207 Nenhuma legislação, nenhum sistema de regras ou de pactos conseguirá persuadir homens e povos a viver na unidade, na fraternidade e na paz, nenhuma argumentação poderá superar o apelo da caridade. Somente a caridade, na sua qualidade de «forma virtutum»[456], pode animar e plasmar o agir social no contexto de um mundo cada vez mais complexo. Para que tudo isto aconteça, é necessário que se cuide de mostrar a caridade não só como inspiradora da ação individual, mas também como força capaz de suscitar novas vias para enfrentar os problemas do mundo de hoje e para e renovar profundamente desde o interior das estruturas, organizações sociais, ordenamentos jurídicos. Nesta perspectiva, a caridade se torna caridade social e política: a caridade social nos leva a amar o bem comum[457] e a buscar efetivamente o bem de todas as pessoas, consideradas não só individualmente, mas também na dimensão social que as une.
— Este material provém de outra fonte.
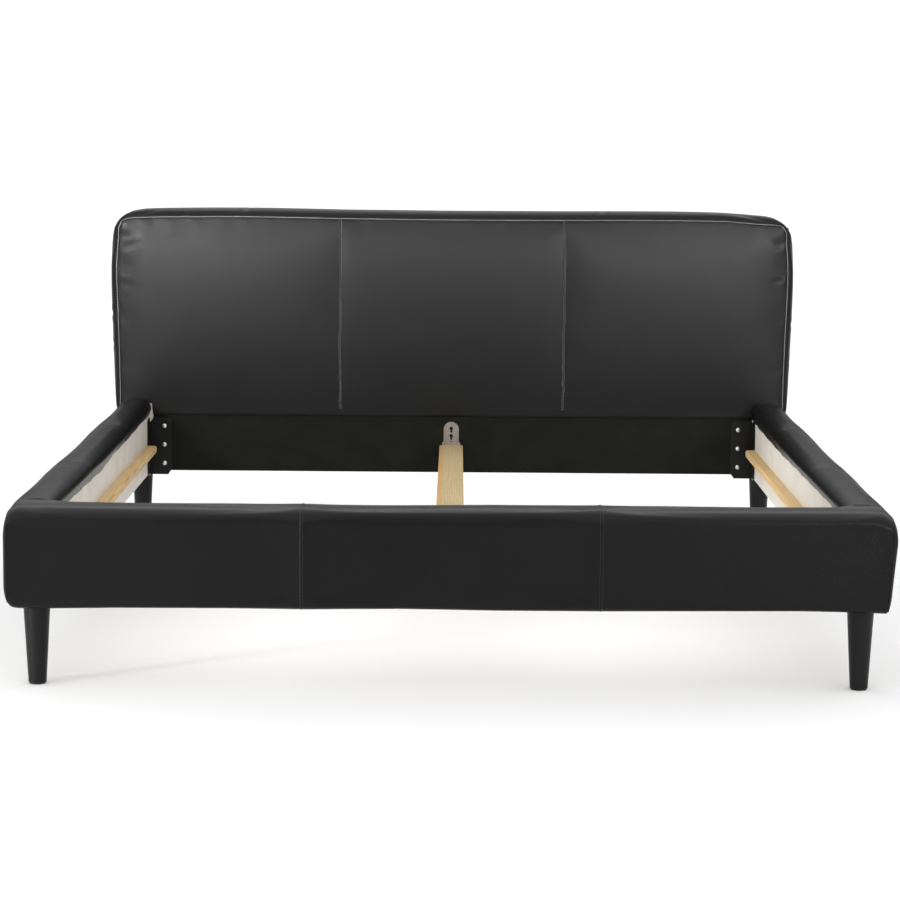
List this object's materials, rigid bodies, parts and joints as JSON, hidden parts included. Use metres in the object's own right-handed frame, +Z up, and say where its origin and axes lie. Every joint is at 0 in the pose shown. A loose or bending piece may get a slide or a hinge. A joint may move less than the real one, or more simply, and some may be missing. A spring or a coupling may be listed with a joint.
{
  "type": "upholstered bed frame",
  "caption": "Low upholstered double bed frame in dark leather with a tall padded headboard, padded rails, tapered round legs and a lift-out centre beam.",
  "frame": {"origin": "on the floor under the middle of the bed's outline", "axes": "+Z up, +Y towards the headboard, +X to the right seen from the foot"},
  "size_m": [2.036, 2.235, 1],
  "materials": {
    "leather": "smooth charcoal-black leather with a soft sheen and fine grain",
    "foam": "open-cell upholstery foam with wadding",
    "felt": "dark felt",
    "lining_cloth": "black non-woven lining cloth",
    "zinc_fasteners": "bright zinc-plated",
    "black_fasteners": "black-plated",
    "black_steel": "satin black powder coat",
    "galvanised_steel": "galvanised sheet",
    "pine": "planed pine, unfinished",
    "black_lacquered_wood": "satin black lacquer",
    "black_plastic": "moulded plastic",
    "white_board": "off-white faced board",
    "chipboard": "raw board",
    "frame_timber": "sawn softwood"
  },
  "bodies": {
    "bed_frame": {"foot_bracket_bolts": "zinc_fasteners", "foot_bracket_left": "black_steel", "foot_bracket_right": "black_steel", "foot_cover": "leather", "foot_foam": "foam", "foot_inner_board": "white_board", "foot_outer_board": "chipboard", "foot_spacers": "frame_timber", "foot_top_board": "chipboard", "front_leg_left": "black_lacquered_wood", "front_leg_right": "black_lacquered_wood", "head_bracket_bolts": "zinc_fasteners", "head_bracket_left": "black_steel", "head_bracket_right": "black_steel", "headboard_back_cloth": "lining_cloth", "headboard_bottom_rail": "frame_timber", "headboard_cover": "leather", "headboard_face_panel": "chipboard", "headboard_foam": "foam", "headboard_lower_board": "chipboard", "headboard_lower_felt": "felt", "headboard_middle_rail": "frame_timber", "headboard_post_left": "frame_timber", "headboard_post_right": "frame_timber", "headboard_top_rail": "frame_timber", "keyhole_plate_foot": "galvanised_steel", "keyhole_plate_head": "galvanised_steel", "keyhole_plate_screws": "zinc_fasteners", "ledger_left": "pine", "ledger_right": "pine", "ledger_screws_left": "zinc_fasteners", "ledger_screws_right": "zinc_fasteners", "leg_bolts": "zinc_fasteners", "leg_glides": "black_plastic", "leg_nuts": "zinc_fasteners", "rail_bracket_screws": "black_fasteners", "rail_left_cover": "leather", "rail_left_foam": "foam", "rail_left_inner_board": "white_board", "rail_left_outer_board": "chipboard", "rail_left_spacers": "frame_timber", "rail_left_top_board": "chipboard", "rail_right_cover": "leather", "rail_right_foam": "foam", "rail_right_inner_board": "white_board", "rail_right_outer_board": "chipboard", "rail_right_spacers": "frame_timber", "rail_right_top_board": "chipboard", "rear_leg_left": "black_lacquered_wood", "rear_leg_right": "black_lacquered_wood"},
    "beam_assembly": {"centre_beam": "pine", "beam_end_plate_head": "galvanised_steel", "beam_end_plate_foot": "galvanised_steel", "beam_studs": "zinc_fasteners", "beam_end_screws": "zinc_fasteners", "centre_leg": "black_lacquered_wood", "centre_leg_plate": "black_steel", "centre_leg_screws": "zinc_fasteners"},
    "levelling_foot": {"centre_leg_glide": "black_plastic"}
  },
  "joints": [
    {"name": "beam_lift", "type": "slide", "parent": "bed_frame", "child": "beam_assembly", "axis": [0, 0, 1], "range_m": [0, 0.0104]},
    {"name": "glide_adjust", "type": "slide", "parent": "beam_assembly", "child": "levelling_foot", "axis": [0, 0, -1], "range_m": [0, 0.01]}
  ]
}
208 A caridade social e política não se esgota nas relações entre as pessoas, mas se desdobra na rede em que tais relações se inserem, que é precisamente a comunidade social e política, e sobre esta intervém, mirando ao bem possível para a comunidade no seu conjunto. Sob tantos aspectos, o próximo a ser amado se apresenta «em sociedade», de sorte que amá-lo realmente, prover às suas necessidades ou à sua indigência pode significar algo de diferente do bem que se lhes pode querer no plano puramente inter-individual: amá-lo no plano social significa, de acordo com as situações, valer-se das mediações sociais para melhorar sua vida ou remover os fatores sociais que causam a sua indigência. Sem dúvida alguma, é um ato de caridade a obra de misericórdia com que se responde aqui e agora a uma necessidade real e impelente do próximo, mas é um ato de caridade igualmente indispensável o empenho com miras a organizar e estruturar a sociedade de modo que o próximo não se venha a encontrar na miséria, sobretudo quando esta se torna a situação em que se debate um incomensurável número de pessoas e mesmo povos inteiros, situação esta que assume hoje as proporções de uma verdadeira e própria questão social mundial.